As SCAM can be implemented in any physical configuration of the parallel SCSI bus, SCAM can be used in systems with SCA drive connectors, but this is completely optional. If SCAM is used in an SCA system, the IDs set via SCA indeed don't matter, but you can't assume all SCA systems are using SCAM. I would expect the opposite: SCA really shines for hot plug bays in storage-server devices (including SANs), and these kind of systems want a fixed relation between a physical slot and an SCSI ID, because this allows the management software to display what physical slot contains the broken drive. If all drives were configured to the same hard ID and the soft IDs to be used were assigned using SCAM, the management software would have no idea what drive is in what physical slot.
No im not confusing anything but the way Im explainging it might well be confusing for some who dont know.
I have an SCA backplane, its a multiple drive box whos drives go into caddies.
The drives themselves are SCA.
The rear of the backplane has 2 68 pin connectors, one goes to the controller card, the other to another SCSI device or terminator.
There are 3 molex connectors for drive power
There are 5 dip switches for SCSI ID selection of each device.

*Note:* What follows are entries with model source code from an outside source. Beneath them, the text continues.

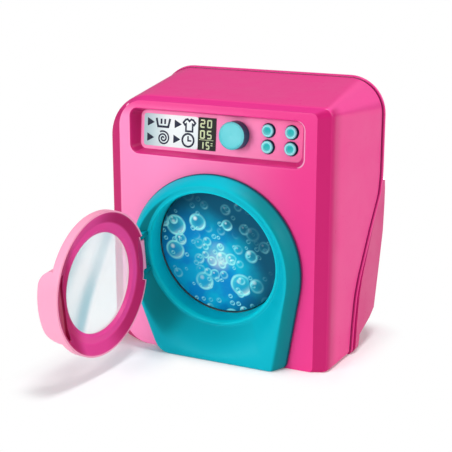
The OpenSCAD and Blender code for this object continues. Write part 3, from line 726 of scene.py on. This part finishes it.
def seam_row(offset, grow, share=1.0):
    """A row of the body at a share of the way to the seam, solved point by point."""
    row = []
    for i in range(len(SHELL_ROWS[0])):
        low, high = WALL_START, WALL_LIMIT
        for _ in range(18):
            y = (low + high) / 2
            x, z = outline_point(y, i, grow)
            if y < WALL_START + (seam_depth(z) + offset - WALL_START) * share:
                low = y
            else:
                high = y
        row.append((x, y, max(z, 0.0)))
    return row


def front_shell():
    """The front face and the wall back to the seam, with the groove and the raised rim band; the groove and
    the rim's back edge take a darker pink that is painted shade.
    """
    bm = bmesh.new()
    # Depth, width, height and corner radii, from the flat face round its edge into the wall
    path = soften([[0, 141, 170, 3, 16.5, 18.5, 2], [0, 144, 173, 4, 18, 20, 3], [4.2, *shell_size(4.2)],
                   [WALL_START, *shell_size(WALL_START)]], [1.4, 5.0], steps=6)
    rows = [add_row(bm, [(x, p[0], z) for x, z in shell_row(p[1:])]) for p in path]
    rows += [add_row(bm, seam_row(-4.7, 0.0, k / 10)) for k in range(1, 11)]
    # Each step: its place from the seam, in front of it where negative, and how far it stands
    # out of the wall
    groove, band, back = [[add_row(bm, seam_row(offset, grow)) for offset, grow in steps] for steps in (
        ((-4.5, -0.3), (-4.3, -1.4), (-3.3, -1.4), (-3.1, 0.3)),
        ((-2.95, 0.75), (-2.65, 1.1), (-0.9, 1.1)),
        ((-0.3, 0.85), (0.0, 0.4), (0.0, -2.2)))]
    join_rows(bm, rows)
    # Slot 1 takes the darker pink of painted shade
    join_rows(bm, rows[-1:] + groove, slot=1)
    join_rows(bm, groove[-1:] + band)
    join_rows(bm, band[-1:] + back, slot=1)
    recess = recess_rows(bm)
    port = add_row(bm, [(x, 0, PORT_HEIGHT + z) for x, z in circle(PORT_RADIUS, 96)])
    fill_flat(bm, [rows[0], recess, port])
    skin = finished(bm, "front_skin", FRONT_PINK, "machine", ["front_shell"])
    skin.data.materials.append(GROOVE_SHADE_PINK)


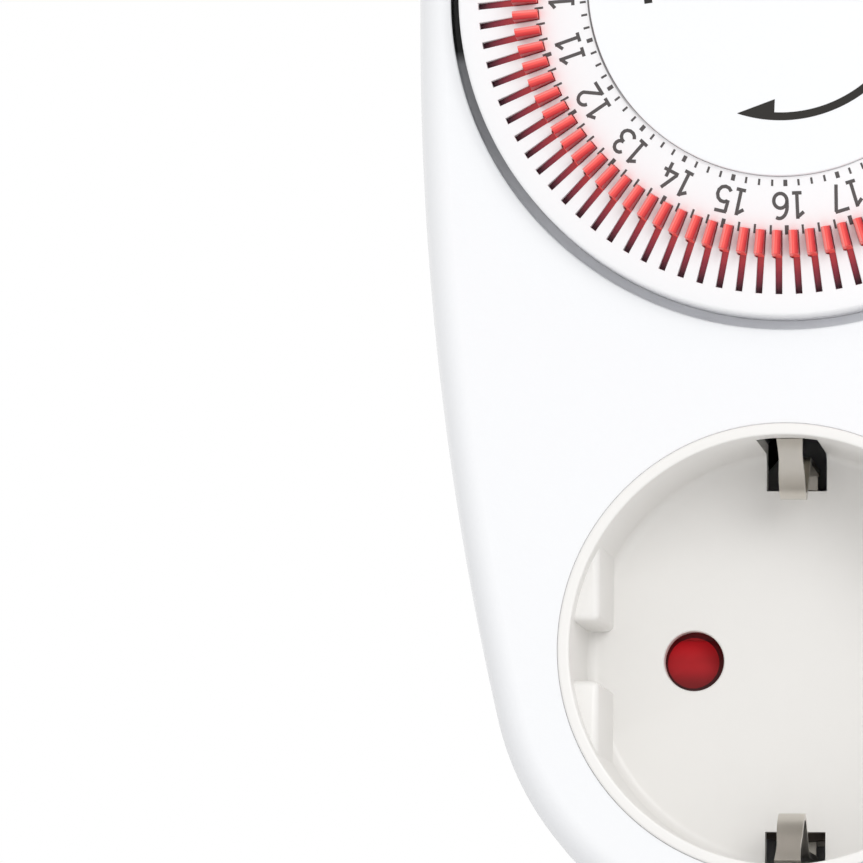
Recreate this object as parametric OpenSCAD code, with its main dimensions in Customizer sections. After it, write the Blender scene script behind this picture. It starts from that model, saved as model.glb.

Those dip switches are connected to the 80pin SCA connectors. That is where the disk gets its ID... Over the SCA connector (over the SCSI bus).
It doesnt get its ID from the controller card, that was a mistake. I did say a few posts ago how a backplane assigns its IDs to devices. The adapter I linked to in my first reply is a single disk SCA backplane. It looks a bit rough n ready but it is the same.